Data shown:
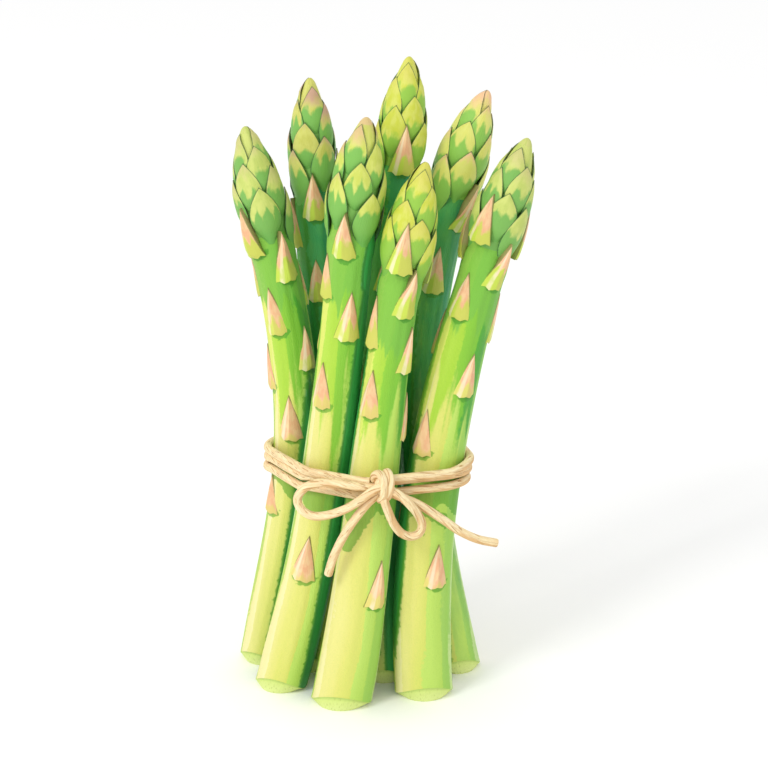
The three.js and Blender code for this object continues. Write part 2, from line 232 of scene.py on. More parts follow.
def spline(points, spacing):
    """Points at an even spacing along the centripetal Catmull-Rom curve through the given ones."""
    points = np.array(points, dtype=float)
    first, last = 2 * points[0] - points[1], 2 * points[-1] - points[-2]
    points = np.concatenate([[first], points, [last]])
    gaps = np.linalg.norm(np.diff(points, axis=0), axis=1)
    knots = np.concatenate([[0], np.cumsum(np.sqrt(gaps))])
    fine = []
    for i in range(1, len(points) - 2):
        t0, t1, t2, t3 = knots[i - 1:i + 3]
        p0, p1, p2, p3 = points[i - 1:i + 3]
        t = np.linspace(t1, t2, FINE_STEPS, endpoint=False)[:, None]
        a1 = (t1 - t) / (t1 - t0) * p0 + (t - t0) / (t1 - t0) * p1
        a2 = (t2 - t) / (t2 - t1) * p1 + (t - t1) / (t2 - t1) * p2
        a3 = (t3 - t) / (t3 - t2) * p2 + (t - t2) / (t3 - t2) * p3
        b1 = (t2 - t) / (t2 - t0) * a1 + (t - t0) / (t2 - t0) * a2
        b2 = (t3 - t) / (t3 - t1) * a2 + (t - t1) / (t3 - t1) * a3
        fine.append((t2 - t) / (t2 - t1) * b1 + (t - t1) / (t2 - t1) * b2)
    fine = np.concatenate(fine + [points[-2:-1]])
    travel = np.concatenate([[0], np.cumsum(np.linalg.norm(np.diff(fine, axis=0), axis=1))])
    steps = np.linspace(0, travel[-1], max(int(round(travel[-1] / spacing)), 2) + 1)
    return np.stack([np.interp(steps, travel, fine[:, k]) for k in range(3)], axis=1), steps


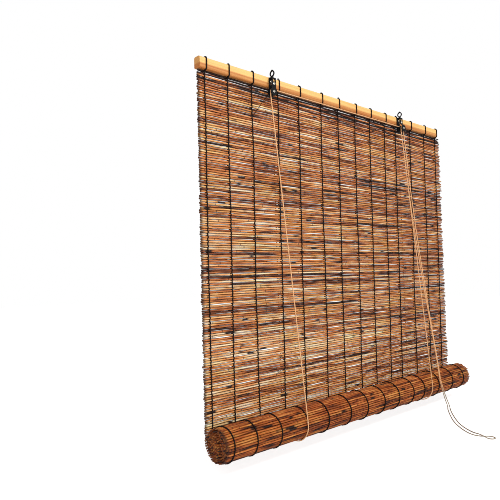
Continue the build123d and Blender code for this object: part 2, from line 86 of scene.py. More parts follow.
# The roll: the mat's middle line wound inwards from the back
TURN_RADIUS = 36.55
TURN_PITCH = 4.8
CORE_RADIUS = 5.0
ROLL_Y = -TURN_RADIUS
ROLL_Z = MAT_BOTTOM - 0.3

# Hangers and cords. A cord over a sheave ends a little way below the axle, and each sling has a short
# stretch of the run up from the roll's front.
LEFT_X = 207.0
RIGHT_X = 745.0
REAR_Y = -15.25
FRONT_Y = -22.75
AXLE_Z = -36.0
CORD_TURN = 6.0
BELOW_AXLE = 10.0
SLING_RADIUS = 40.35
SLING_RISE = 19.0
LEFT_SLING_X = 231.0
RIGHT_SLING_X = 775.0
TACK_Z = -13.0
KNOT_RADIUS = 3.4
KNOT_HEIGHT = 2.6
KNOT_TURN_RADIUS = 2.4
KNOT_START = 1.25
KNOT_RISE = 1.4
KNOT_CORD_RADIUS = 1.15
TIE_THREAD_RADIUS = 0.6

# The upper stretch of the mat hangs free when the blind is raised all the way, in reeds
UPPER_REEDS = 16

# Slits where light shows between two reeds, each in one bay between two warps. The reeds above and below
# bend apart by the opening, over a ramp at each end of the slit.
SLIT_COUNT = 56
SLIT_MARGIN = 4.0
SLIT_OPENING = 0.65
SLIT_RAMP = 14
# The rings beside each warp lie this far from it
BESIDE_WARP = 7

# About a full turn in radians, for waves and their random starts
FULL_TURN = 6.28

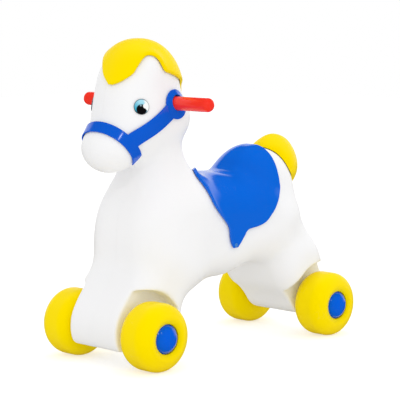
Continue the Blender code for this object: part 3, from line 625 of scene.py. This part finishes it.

Task objective:
Copy all of the data exactly.

Task solution:
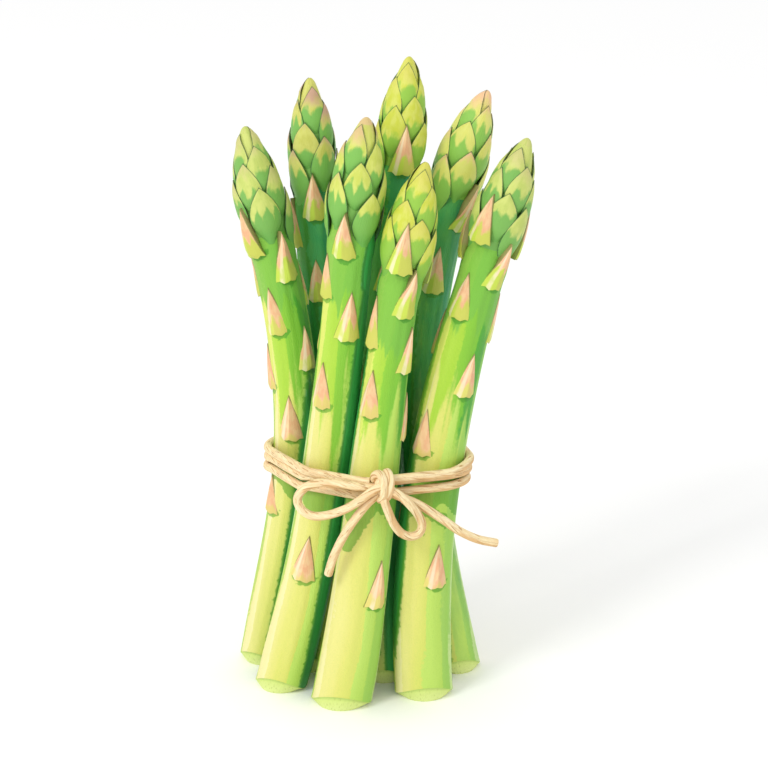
The three.js and Blender code for this object continues. Write part 2, from line 232 of scene.py on. More parts follow.
def spline(points, spacing):
    """Points at an even spacing along the centripetal Catmull-Rom curve through the given ones."""
    points = np.array(points, dtype=float)
    first, last = 2 * points[0] - points[1], 2 * points[-1] - points[-2]
    points = np.concatenate([[first], points, [last]])
    gaps = np.linalg.norm(np.diff(points, axis=0), axis=1)
    knots = np.concatenate([[0], np.cumsum(np.sqrt(gaps))])
    fine = []
    for i in range(1, len(points) - 2):
        t0, t1, t2, t3 = knots[i - 1:i + 3]
        p0, p1, p2, p3 = points[i - 1:i + 3]
        t = np.linspace(t1, t2, FINE_STEPS, endpoint=False)[:, None]
        a1 = (t1 - t) / (t1 - t0) * p0 + (t - t0) / (t1 - t0) * p1
        a2 = (t2 - t) / (t2 - t1) * p1 + (t - t1) / (t2 - t1) * p2
        a3 = (t3 - t) / (t3 - t2) * p2 + (t - t2) / (t3 - t2) * p3
        b1 = (t2 - t) / (t2 - t0) * a1 + (t - t0) / (t2 - t0) * a2
        b2 = (t3 - t) / (t3 - t1) * a2 + (t - t1) / (t3 - t1) * a3
        fine.append((t2 - t) / (t2 - t1) * b1 + (t - t1) / (t2 - t1) * b2)
    fine = np.concatenate(fine + [points[-2:-1]])
    travel = np.concatenate([[0], np.cumsum(np.linalg.norm(np.diff(fine, axis=0), axis=1))])
    steps = np.linspace(0, travel[-1], max(int(round(travel[-1] / spacing)), 2) + 1)
    return np.stack([np.interp(steps, travel, fine[:, k]) for k in range(3)], axis=1), steps


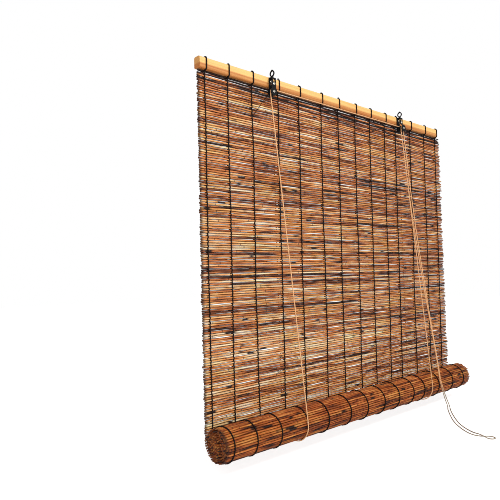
Continue the build123d and Blender code for this object: part 2, from line 86 of scene.py. More parts follow.
# The roll: the mat's middle line wound inwards from the back
TURN_RADIUS = 36.55
TURN_PITCH = 4.8
CORE_RADIUS = 5.0
ROLL_Y = -TURN_RADIUS
ROLL_Z = MAT_BOTTOM - 0.3

# Hangers and cords. A cord over a sheave ends a little way below the axle, and each sling has a short
# stretch of the run up from the roll's front.
LEFT_X = 207.0
RIGHT_X = 745.0
REAR_Y = -15.25
FRONT_Y = -22.75
AXLE_Z = -36.0
CORD_TURN = 6.0
BELOW_AXLE = 10.0
SLING_RADIUS = 40.35
SLING_RISE = 19.0
LEFT_SLING_X = 231.0
RIGHT_SLING_X = 775.0
TACK_Z = -13.0
KNOT_RADIUS = 3.4
KNOT_HEIGHT = 2.6
KNOT_TURN_RADIUS = 2.4
KNOT_START = 1.25
KNOT_RISE = 1.4
KNOT_CORD_RADIUS = 1.15
TIE_THREAD_RADIUS = 0.6

# The upper stretch of the mat hangs free when the blind is raised all the way, in reeds
UPPER_REEDS = 16

# Slits where light shows between two reeds, each in one bay between two warps. The reeds above and below
# bend apart by the opening, over a ramp at each end of the slit.
SLIT_COUNT = 56
SLIT_MARGIN = 4.0
SLIT_OPENING = 0.65
SLIT_RAMP = 14
# The rings beside each warp lie this far from it
BESIDE_WARP = 7

# About a full turn in radians, for waves and their random starts
FULL_TURN = 6.28

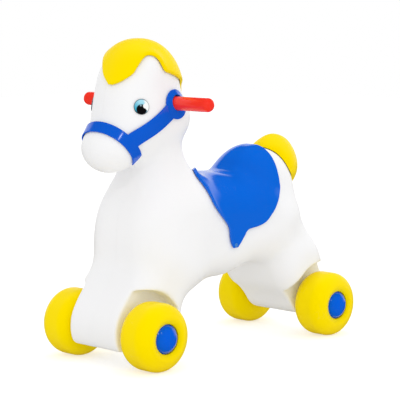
Continue the Blender code for this object: part 3, from line 625 of scene.py. This part finishes it.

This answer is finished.